Asked if VA will be promoting outside care over VA care to Veterans, Wilkie did not provide a direct answer.

“The Mission Act says up front that it’s the Veterans’ health interest that is first and foremost. So that Veteran will have a care team at VA who will speak with him and talk about the options for him.

“Nine times out of 10, he's been probably going to stay with the people that he knows and the community he knows … The pull of the culture on people to be where they share experiences with others is very different from any other segment of the country.

“And as I said even as VA has had hiccups — and we’ve overcome those hiccups — we’ve actually seen the number of Veterans asking to go into the private sector drop.”

A looming deadline

The rules changes could triple the number of Veterans eligible for health care outside of the VA system, but VA has predicted that they will not see any substantial increase in usage of private care.

Congressional critics have called that laughable.

Last month, a group of 55 lawmakers — all Democrats — sent a seven-page letter to VA officials detailing concerns over how the new rules were crafted and their potential impact, calling it “the first step towards dismantling the system.”

It’s a charge that Trump has invited since before he took office, when he floated the idea of outsourcing some or all of Veterans health care to private providers. It’s also an accusation Wilkie has had to combat since his first day in office.

He believes he has balanced being a cheerleader for the department with enacting the reforms mandated by Congress.

“When it comes to health care, the private sector is not always the best place,” he said. “The Journal of the American Medical Association, as you know, has said that when it comes to primary care and specialty care like cardiology, our wait times are good or better than any.

“We have same-day urgent care. We have same-day primary care. We have same-day mental health care. You can’t find that in most places in the United States.”

But, Wilkie points out, that isn’t the case for every Veteran. Forcing them to wait longer or travel further just to protect the federal system isn’t in their best interests, and it goes against what the president and Congress have promised, he said.

Several members of Congress have suggested slowing the timeline for the implementation, especially in light of Vet groups saying they weren’t included enough in the drafting process. Wilkie said he sees no need for a delay and is confident that the department will be ready.

That’s no small task.

Last fall, tens of thousands of Veterans’ GI Bill benefits were disrupted because of problems with VA technology, issues that some outside groups had predicted months earlier. When the VA Choice program (the precursor to the Mission Act) was unveiled in 2014, similar problems caused massive delays in making payments to outside providers and scheduling appointments.

A recent review conducted by the U.S. Digital Service, a federal government group, raised the specter of similar problems affecting this effort.

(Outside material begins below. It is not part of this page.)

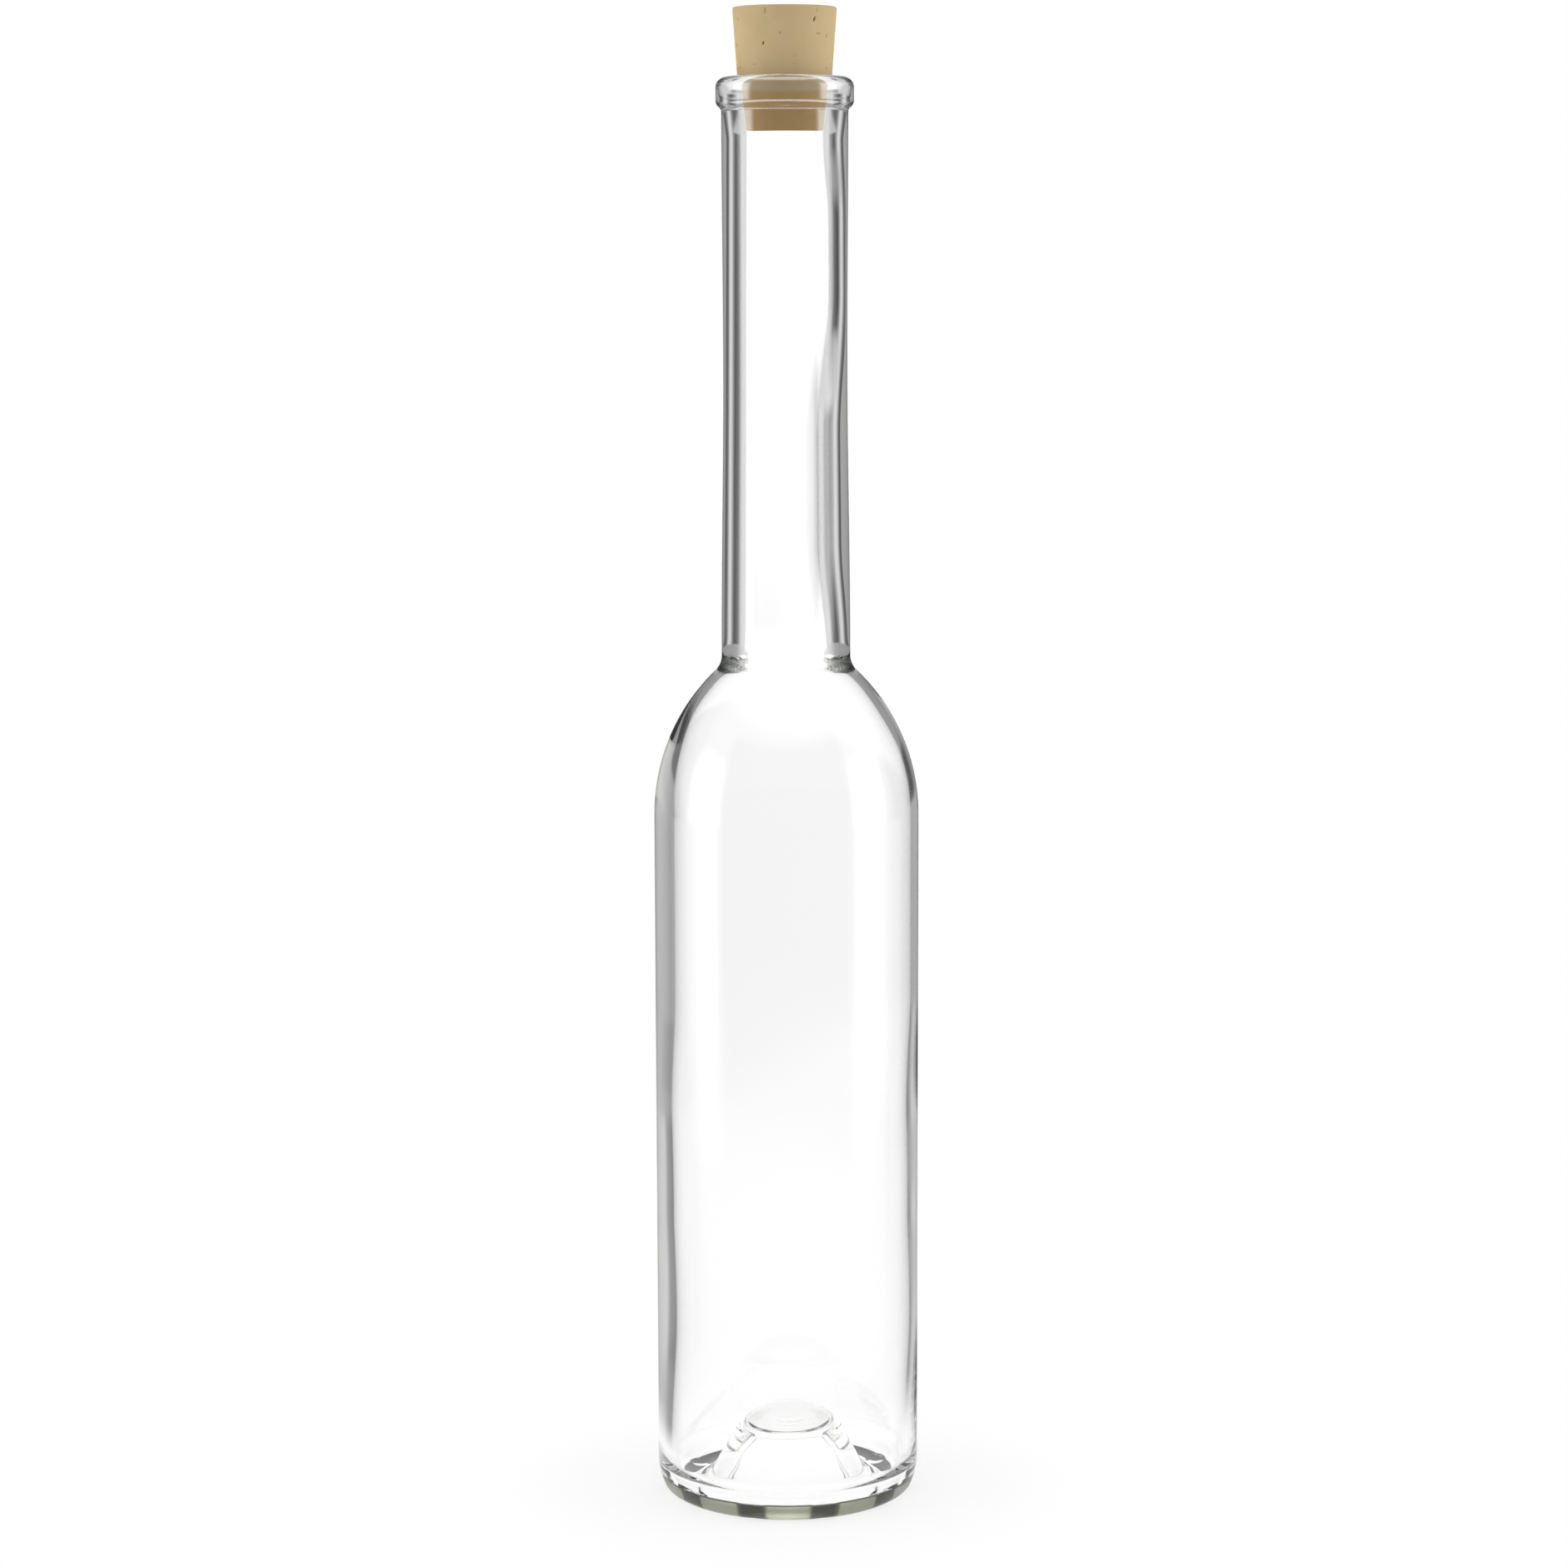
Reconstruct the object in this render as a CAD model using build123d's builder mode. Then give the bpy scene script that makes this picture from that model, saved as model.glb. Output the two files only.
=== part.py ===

Wilkie has pushed back on that and said in his Military Times interview he is assured the systems will be in place by June.

“But we also have in place, as any good military organization will have, redundancies that they will have another system supporting that to get our Veterans what they need,” he said.

He is also confident that the changes will be embraced by Veterans, even if those privatization charges continue to linger.

VA officials will appear before the Senate Veterans’ Affairs Committee to talk about the Mission Act implementation on Wednesday afternoon. Wilkie is also scheduled to testify about the upcoming changes again later this month, and plans to remind lawmakers that they — and not him — ultimately approved the changes.

“The Mission Act told us that we must provide Veterans the option to go outside of our system if we don’t have that service,” Wilkie said. “The Mission Act told us that we had to do the market assessments … The Mission Act told us that we had to divide the country into regions for community care, and how to set up contracts so that we are able to pay private-sector doctors and private-sector hospitals.

“I am following the law that was laid out by the United States Senate and the United States House.”